Pis encore,dans un pays qui se respecte, un film a le temps de faire d’abord ses preuves dans les festivals avant d’être diffusé à la télé. Des normes universelles applicables à tout le monde… sauf chez-nous il faut croire! Quelle mouche a piqué l’Entv pour déroger à cette règle professionnelle des plus élémentaires? Manque de matière? Le nouveau film de Fatma-Zohra Zaâmoum devait- il servir de bouche-trou alors qu’il est prévu de se présenter en compétition officielle lors du prochain festival de Tribka à Doha? Drôle de sabotage…
La thématique de cette conférence prenait ainsi de ce fait tout son sens. En préambule, notre enseignante en histoire de l’art à Paris VII dira que chaque époque produit des idées et pour ce faire, le cinéma pour avancer doit être enseigné dans les écoles et les universités.
Ce qui n’est pas hélas! appliqué en Algérie. Si les années 1970 avec leur période des indépendances a connu une floraison de films où les personnages étaient pour la plupart des héros, aujourd’hui, a-t-elle souligné, on fabrique des personnages qui n’arrivent pas à surmonter les contraintes de la vie et sont aliénés.

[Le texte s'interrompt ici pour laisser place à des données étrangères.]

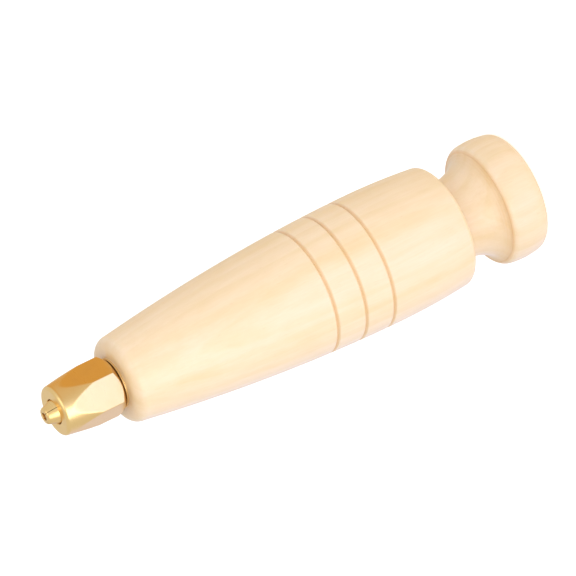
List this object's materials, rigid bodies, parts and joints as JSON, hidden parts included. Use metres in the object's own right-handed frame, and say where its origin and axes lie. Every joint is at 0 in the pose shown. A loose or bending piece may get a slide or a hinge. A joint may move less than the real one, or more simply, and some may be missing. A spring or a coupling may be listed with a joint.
{
  "type": "wood-handled pin vice",
  "caption": "Turned wooden palm handle with a mushroom knob and a brass hexagonal collet chuck that grips a thin tool shank.",
  "frame": {"origin": "centre of the knob's flat back face, which the tool stands on", "axes": "+Z along the tool's axis, from the knob up to the nose; -Y is the side that faces the viewer"},
  "size_m": [0.03, 0.03, 0.122],
  "materials": {
    "turned_wood": "pale close-grained wood under a satin lacquer",
    "polished_brass": "polished",
    "machined_brass": "as turned"
  },
  "bodies": {
    "holder": {"handle": "turned_wood", "chuck_body": "machined_brass"},
    "collet": {"collet": "polished_brass"},
    "nut": {"closing_nut": "polished_brass"}
  },
  "joints": [
    {"name": "collet_feed", "type": "slide", "parent": "holder", "child": "collet", "axis": [0, 0, 1], "range_m": [0, 0.006]},
    {"name": "nut_turn", "type": "hinge", "parent": "collet", "child": "nut", "pos_m": [0, 0, 0.112], "axis": [0, 0, 1], "range_deg": [0, 2160]}
  ],
  "couplings": [
    {"joint": "collet_feed", "follows": "nut_turn", "m_per_rad": 0.00015915}
  ]
}
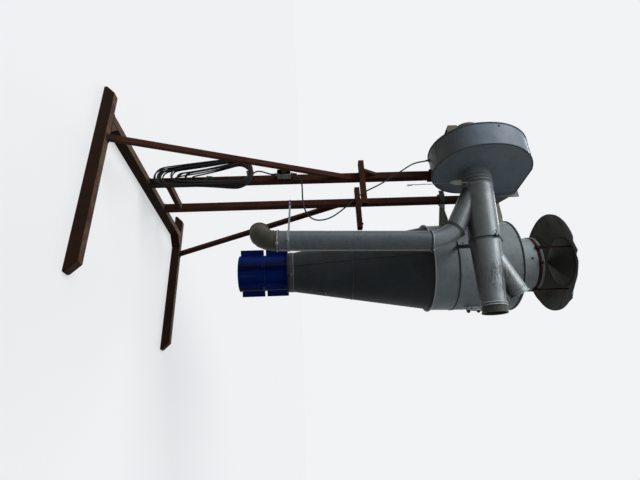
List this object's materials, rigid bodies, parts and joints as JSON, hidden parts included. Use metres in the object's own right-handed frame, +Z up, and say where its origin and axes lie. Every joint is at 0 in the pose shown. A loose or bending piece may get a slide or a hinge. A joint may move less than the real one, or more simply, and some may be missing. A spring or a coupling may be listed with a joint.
{
  "type": "cyclone separator",
  "caption": "Dust cyclone with fan, ducts, rain hat and blue finned outlet sleeve, carried by two posts on a rusty steel skid frame",
  "frame": {"origin": "on the floor under the middle of the cross beam, half way between the two skids", "axes": "+X along the skids to their long ends, +Y from the near skid to the far skid, +Z up"},
  "size_m": [1.6169, 2.0895, 3.9165],
  "materials": {
    "rusty_steel": "rusted red primer",
    "galvanised": "weathered zinc",
    "dark_sheet": "dull dark grey",
    "dull_sheet": "stained zinc",
    "motor_paint": "faded paint",
    "blue_plastic": "semi gloss",
    "grey_plastic": "matt",
    "black_rubber": "matt"
  },
  "bodies": {
    "root": {"near_skid": "rusty_steel", "far_skid": "rusty_steel", "cross_beam": "rusty_steel", "corner_gussets": "rusty_steel", "near_post": "rusty_steel", "far_post": "rusty_steel", "post_tie": "rusty_steel", "near_brace": "rusty_steel", "far_brace": "rusty_steel", "near_lift_arm": "rusty_steel", "far_lift_arm": "rusty_steel", "arm_stay": "rusty_steel", "fan_saddle": "rusty_steel", "fan_scroll": "galvanised", "fan_front": "galvanised", "fan_back": "galvanised", "fan_motor": "motor_paint", "motor_stand": "galvanised", "outlet_flange": "galvanised", "outlet_reducer": "galvanised", "inlet_box": "galvanised", "fan_collar": "galvanised", "main_duct": "galvanised", "joint_ring": "galvanised", "branch_piece": "galvanised", "end_collar": "dark_sheet", "drop_stub": "galvanised", "bend_ring": "dark_sheet", "drop_bend": "galvanised", "down_duct": "dark_sheet", "duct_clamp": "galvanised", "lower_elbow": "dull_sheet", "barrel": "galvanised", "barrel_lid": "galvanised", "cone_flange": "galvanised", "cone": "dark_sheet", "neck": "galvanised", "neck_band": "rusty_steel", "hat_rods": "rusty_steel", "rain_hat": "galvanised", "hat_deflector": "galvanised", "post_clamp": "rusty_steel", "cyclone_arm": "galvanised", "duct_bracket": "galvanised", "outlet_sleeve": "blue_plastic", "switch_box": "grey_plastic", "switch_knob": "black_rubber", "motor_cable": "black_rubber", "supply_cable": "black_rubber", "cable_hank": "black_rubber", "hank_hook": "rusty_steel", "plug_cable": "black_rubber", "supply_plug": "black_rubber", "pull_tag": "galvanised", "pull_cord": "galvanised"}
  },
  "joints": []
}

Le cinéma algérien de l’époque était donc riche en idées. Et donner pour exemple ce 7e art pourtant minoritaire qu’elle affectionne tant, porté à l’époque par des films tels Tahia ya Didou (commande détournée) ou encore un peu après par Brahim Tsaki. Car pour Fatma-Zohra Zâamoum, le cinéma dominant reflète généralement les idées de la majorité officielle.
«Nous avons une époque qui n’a pas d’idées», tranche-t-elle sans pour autant être pessimiste car si en effet, le cinéma algérien n’existe pas vraiment – tout en gardant des réserves – il existe aujourd’hui une certaine synergie d’idées émanant d’individualités qui, elles, tendent à se démarquer par des nouvelles thématiques et façon de faire.
Pour Fatma-Zohra Zaâmoum, le renouvellement des idées dans le sens révolutionnaire ne s’est pas opéré aujourd’hui dans le monde et on assiste à l’éclosion d’un cinéma qui s’adresse plus à une société de consommation, en raison de cette indigence des idées. Celle-ci «prétend apporter des idées. C’est pourquoi il est bon aujourd’hui dans nos sociétés modernes de parler de l’homosexualité, de la femme etc et c’est le genre minoritaire qui se trouve mis en vedette», indique-t-elle. Les attentes de ce renouvellement, le Nord les a placées sur le Sud, dit-elle
«On attend de voir des surprises venant des pays du Sud. Mais piégés parfois par leur financement, le cinéma algérien notamment tente de reproduire les mêmes idées». Et de renchérir: «Le cinéma algérien tout de même donne l’impression d’être dans une recherche de thématique et de forme en offrant des questionnements».
Pour l’auteur de le Doker Noir Sembene Osman, il y a indubitablement «une panne d’idées au niveau mondial. On tourne autour du consommable», souligne-t-elle encore. Chez nous, elle ajoute, «il est insensé que les cinéastes fassent face à deux obstacles en même temps, c’est-à-dire la morale (l’autocensure) et le politique. C’est l’un ou l’autre mais pas les deux». En gros c’est le manque de respect à l’auteur et son «oeuvre qui se trouve fragilisée» de facto dont il est question ici. Chose qui nous conduit à nouveau, au gâchis dont a fait l’objet son tout nouveau film Kedach thabni, un film où tous les moments de respiration ont été supprimés réduisant son long métrage à un format de téléfilm! Aberrant et scandaleux.
Comment peut-on voir dans ce cas une oeuvre artistique s’épanouir? se demande-t-on alors. «On ne fait pas de différence, chez nous, entre un film pour adultes et un autre pour enfants, la télé produit des films pour adolescents. Le problème majeur du manque de renouvellement d’idées est dû à la stigmatisation».
Le cas du film Viva Laldjérie, qui a choqué en partie l’opinion publique à sa sortie, est patent. Où se situe donc la liberté de création de l’auteur quand le scénario de son film est soumis à des amputations?
Outre le problème du manque d’archivage de nos films, Fatma-Zohra Zaâmoum évoquera celui de lignorance et cette «religiosité» qui prévaut dans notre société tout en proposant comme solution à ce fléau, l’introduction de l’éducation à l’image dans les écoles.
«La vulgarité ce n’est pas en montrant une femme nu mais en se moquant de l’intelligence du spectateur en l’abreuvant de sketchs comme moyen de divertissement», finira-t-elle par souligner.